:: Exercise ::
Hand back each line, unchanged, from the top down to the line where "splayed, round-ended legs." sits.
=====
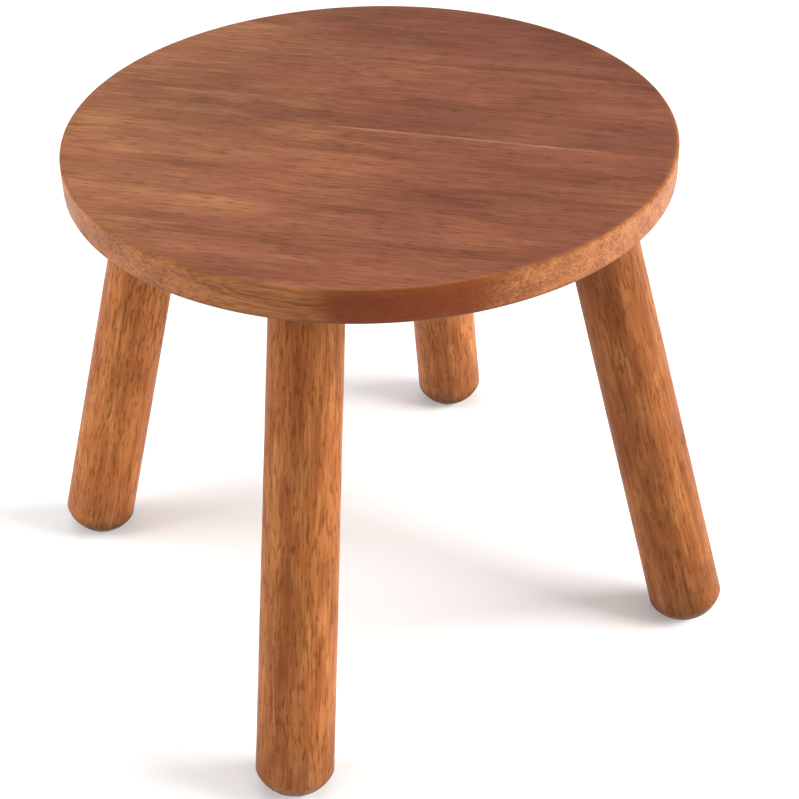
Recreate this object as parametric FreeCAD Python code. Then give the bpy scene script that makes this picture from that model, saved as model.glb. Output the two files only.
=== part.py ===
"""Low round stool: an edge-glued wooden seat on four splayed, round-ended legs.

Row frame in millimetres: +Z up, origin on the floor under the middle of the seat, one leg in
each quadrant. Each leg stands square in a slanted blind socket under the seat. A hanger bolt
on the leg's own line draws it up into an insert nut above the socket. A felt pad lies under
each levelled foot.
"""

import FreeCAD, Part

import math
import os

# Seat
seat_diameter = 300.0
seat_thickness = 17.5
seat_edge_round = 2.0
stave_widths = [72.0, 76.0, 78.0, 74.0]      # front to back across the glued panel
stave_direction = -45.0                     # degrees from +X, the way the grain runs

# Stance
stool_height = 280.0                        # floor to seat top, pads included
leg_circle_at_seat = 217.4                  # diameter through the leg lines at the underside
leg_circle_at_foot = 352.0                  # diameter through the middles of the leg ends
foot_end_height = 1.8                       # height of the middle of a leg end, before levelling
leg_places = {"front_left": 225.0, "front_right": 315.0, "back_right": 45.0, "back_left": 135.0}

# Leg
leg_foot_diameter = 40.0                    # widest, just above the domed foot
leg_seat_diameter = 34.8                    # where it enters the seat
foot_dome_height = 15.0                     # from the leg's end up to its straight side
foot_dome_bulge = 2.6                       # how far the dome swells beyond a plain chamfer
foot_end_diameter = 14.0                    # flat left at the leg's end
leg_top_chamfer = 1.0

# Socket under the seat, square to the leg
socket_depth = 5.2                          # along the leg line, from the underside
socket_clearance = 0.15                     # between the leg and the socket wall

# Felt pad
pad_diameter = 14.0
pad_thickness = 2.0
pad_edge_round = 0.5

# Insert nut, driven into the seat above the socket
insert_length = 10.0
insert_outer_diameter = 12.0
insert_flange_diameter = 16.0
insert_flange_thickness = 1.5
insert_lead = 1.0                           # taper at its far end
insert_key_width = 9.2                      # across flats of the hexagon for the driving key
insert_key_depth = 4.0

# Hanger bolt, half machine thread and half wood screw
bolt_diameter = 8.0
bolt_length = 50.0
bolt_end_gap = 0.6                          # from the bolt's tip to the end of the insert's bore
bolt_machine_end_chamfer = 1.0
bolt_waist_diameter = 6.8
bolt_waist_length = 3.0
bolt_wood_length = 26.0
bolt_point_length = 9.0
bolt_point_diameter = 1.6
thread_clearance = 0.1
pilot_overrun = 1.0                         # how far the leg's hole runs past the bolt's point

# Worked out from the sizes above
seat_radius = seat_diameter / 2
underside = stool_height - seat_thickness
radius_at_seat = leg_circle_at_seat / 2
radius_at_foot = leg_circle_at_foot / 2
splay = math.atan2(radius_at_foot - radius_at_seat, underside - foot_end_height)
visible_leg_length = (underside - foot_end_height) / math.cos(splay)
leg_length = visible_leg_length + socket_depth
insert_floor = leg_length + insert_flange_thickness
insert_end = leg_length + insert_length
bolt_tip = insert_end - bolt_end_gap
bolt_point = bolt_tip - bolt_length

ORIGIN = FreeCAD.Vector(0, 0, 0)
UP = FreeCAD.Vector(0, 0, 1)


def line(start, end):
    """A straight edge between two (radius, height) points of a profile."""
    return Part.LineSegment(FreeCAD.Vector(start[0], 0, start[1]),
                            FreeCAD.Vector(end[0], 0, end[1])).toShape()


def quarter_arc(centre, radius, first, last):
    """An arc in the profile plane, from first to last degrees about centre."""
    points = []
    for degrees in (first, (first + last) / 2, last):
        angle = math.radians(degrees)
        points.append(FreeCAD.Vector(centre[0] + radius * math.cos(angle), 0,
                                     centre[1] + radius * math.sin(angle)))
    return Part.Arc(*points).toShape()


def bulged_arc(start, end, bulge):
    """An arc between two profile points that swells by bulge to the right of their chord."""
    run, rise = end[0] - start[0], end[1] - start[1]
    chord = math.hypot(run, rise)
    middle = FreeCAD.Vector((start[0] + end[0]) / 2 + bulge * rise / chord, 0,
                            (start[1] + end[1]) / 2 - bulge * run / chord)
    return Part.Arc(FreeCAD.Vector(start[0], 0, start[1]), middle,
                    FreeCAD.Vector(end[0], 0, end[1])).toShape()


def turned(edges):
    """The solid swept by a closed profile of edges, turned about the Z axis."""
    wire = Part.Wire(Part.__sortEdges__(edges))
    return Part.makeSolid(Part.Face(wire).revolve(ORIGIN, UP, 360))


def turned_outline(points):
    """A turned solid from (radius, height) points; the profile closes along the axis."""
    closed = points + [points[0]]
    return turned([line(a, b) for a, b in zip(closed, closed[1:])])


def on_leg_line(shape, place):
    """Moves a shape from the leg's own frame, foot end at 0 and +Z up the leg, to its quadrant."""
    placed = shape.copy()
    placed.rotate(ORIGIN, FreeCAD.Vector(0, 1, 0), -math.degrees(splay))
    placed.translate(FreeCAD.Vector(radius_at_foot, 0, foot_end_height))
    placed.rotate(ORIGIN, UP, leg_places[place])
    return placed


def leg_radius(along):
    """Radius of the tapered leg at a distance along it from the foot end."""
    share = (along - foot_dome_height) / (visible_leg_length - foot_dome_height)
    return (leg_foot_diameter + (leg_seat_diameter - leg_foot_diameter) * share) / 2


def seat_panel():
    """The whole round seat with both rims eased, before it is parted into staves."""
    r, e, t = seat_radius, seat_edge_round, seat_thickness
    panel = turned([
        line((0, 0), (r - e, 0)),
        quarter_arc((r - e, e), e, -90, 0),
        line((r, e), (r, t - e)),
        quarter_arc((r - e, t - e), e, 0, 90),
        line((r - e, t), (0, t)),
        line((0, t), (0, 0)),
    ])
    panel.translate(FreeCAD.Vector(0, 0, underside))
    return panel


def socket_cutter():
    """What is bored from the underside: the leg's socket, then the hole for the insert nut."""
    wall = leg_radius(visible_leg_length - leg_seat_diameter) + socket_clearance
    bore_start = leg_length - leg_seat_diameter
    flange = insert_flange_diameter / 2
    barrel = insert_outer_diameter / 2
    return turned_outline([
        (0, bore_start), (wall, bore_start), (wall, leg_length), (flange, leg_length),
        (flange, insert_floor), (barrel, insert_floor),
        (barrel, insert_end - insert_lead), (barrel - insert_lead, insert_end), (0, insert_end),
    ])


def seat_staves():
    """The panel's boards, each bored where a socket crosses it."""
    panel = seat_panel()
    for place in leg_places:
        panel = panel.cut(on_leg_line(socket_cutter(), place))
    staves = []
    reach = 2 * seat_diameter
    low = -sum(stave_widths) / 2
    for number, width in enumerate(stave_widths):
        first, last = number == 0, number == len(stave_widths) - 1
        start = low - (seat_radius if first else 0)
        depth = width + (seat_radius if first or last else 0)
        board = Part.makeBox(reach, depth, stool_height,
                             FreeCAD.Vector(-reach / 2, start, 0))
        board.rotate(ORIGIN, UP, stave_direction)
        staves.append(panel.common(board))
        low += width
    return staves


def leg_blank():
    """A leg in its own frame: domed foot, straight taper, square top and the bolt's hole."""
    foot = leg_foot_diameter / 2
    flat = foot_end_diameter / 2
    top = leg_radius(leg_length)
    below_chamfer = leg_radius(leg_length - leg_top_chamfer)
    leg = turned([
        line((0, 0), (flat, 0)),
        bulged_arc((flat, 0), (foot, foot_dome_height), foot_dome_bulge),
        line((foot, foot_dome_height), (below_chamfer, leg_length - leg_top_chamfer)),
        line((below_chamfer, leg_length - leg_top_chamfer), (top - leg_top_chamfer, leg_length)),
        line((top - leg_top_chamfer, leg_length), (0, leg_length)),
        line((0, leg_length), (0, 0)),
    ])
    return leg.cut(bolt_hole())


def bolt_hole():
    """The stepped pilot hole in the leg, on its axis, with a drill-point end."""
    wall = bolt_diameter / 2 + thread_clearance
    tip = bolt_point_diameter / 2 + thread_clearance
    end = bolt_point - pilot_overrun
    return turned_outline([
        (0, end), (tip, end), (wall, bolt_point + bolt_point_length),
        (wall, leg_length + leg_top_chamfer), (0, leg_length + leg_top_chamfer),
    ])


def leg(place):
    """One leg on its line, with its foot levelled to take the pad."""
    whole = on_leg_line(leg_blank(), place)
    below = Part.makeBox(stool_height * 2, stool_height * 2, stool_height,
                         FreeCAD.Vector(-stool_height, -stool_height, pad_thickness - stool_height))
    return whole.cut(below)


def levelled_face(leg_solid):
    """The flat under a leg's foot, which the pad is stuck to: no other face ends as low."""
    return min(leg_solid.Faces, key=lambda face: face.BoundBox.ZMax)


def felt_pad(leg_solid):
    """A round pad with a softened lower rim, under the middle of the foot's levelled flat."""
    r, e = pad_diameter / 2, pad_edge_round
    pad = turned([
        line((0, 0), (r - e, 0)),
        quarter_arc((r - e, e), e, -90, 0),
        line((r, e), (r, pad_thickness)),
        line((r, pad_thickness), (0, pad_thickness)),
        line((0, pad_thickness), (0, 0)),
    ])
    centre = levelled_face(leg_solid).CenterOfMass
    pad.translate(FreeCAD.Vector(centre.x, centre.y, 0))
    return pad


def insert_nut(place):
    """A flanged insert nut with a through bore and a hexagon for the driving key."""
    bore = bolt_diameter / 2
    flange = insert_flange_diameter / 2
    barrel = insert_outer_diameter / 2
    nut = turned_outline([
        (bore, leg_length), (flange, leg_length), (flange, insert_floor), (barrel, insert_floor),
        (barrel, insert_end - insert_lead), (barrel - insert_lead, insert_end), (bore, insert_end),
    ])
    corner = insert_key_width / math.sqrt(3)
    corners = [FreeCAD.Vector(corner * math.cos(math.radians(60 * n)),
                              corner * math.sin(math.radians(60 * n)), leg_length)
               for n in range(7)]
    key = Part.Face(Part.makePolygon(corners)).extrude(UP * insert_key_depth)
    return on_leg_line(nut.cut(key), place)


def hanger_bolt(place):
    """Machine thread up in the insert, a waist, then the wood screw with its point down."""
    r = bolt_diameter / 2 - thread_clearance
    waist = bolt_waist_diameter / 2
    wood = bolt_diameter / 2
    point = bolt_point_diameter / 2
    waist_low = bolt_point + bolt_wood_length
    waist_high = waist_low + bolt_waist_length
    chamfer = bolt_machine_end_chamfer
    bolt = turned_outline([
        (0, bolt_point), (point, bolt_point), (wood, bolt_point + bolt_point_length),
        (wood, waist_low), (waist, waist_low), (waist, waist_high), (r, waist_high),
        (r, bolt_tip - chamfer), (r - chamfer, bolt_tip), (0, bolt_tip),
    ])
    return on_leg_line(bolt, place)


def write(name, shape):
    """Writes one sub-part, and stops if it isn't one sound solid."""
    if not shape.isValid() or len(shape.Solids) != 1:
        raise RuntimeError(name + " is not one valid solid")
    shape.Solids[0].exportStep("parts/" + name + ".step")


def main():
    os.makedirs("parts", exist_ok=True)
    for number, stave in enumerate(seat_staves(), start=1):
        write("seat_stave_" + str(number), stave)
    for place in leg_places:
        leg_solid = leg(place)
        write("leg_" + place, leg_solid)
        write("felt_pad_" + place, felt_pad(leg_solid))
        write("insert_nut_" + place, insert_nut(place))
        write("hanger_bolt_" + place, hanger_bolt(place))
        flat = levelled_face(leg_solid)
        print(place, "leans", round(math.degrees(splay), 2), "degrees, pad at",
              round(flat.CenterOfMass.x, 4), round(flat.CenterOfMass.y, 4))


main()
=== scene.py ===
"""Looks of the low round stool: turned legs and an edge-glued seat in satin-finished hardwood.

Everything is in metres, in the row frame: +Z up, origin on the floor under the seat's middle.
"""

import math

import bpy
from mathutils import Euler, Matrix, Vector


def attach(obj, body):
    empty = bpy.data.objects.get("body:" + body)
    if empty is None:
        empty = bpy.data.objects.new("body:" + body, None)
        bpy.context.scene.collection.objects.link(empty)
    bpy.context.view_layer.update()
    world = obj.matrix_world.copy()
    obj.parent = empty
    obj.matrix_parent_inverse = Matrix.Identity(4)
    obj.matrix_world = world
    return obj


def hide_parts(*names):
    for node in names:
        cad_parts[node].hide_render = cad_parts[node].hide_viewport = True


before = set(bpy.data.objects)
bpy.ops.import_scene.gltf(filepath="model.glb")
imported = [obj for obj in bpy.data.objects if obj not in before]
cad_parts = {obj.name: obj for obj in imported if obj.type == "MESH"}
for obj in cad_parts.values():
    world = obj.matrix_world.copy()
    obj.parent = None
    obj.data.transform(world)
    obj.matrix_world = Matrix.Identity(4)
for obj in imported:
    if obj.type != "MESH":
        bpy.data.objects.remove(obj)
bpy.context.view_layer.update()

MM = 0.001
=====
:: Answer to the exercise ::
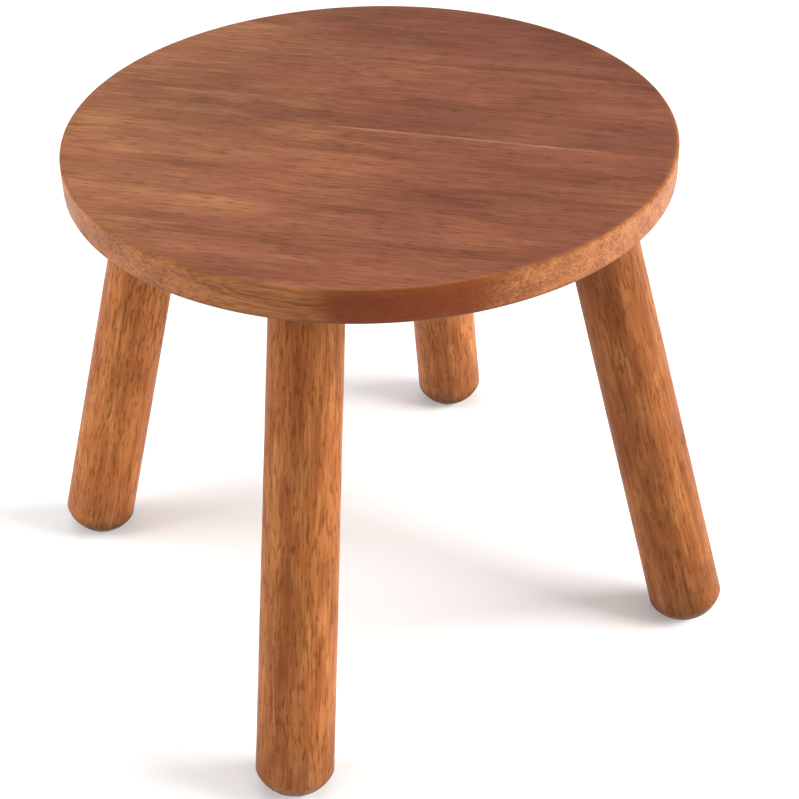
Recreate this object as parametric FreeCAD Python code. Then give the bpy scene script that makes this picture from that model, saved as model.glb. Output the two files only.
=== part.py ===
"""Low round stool: an edge-glued wooden seat on four splayed, round-ended legs.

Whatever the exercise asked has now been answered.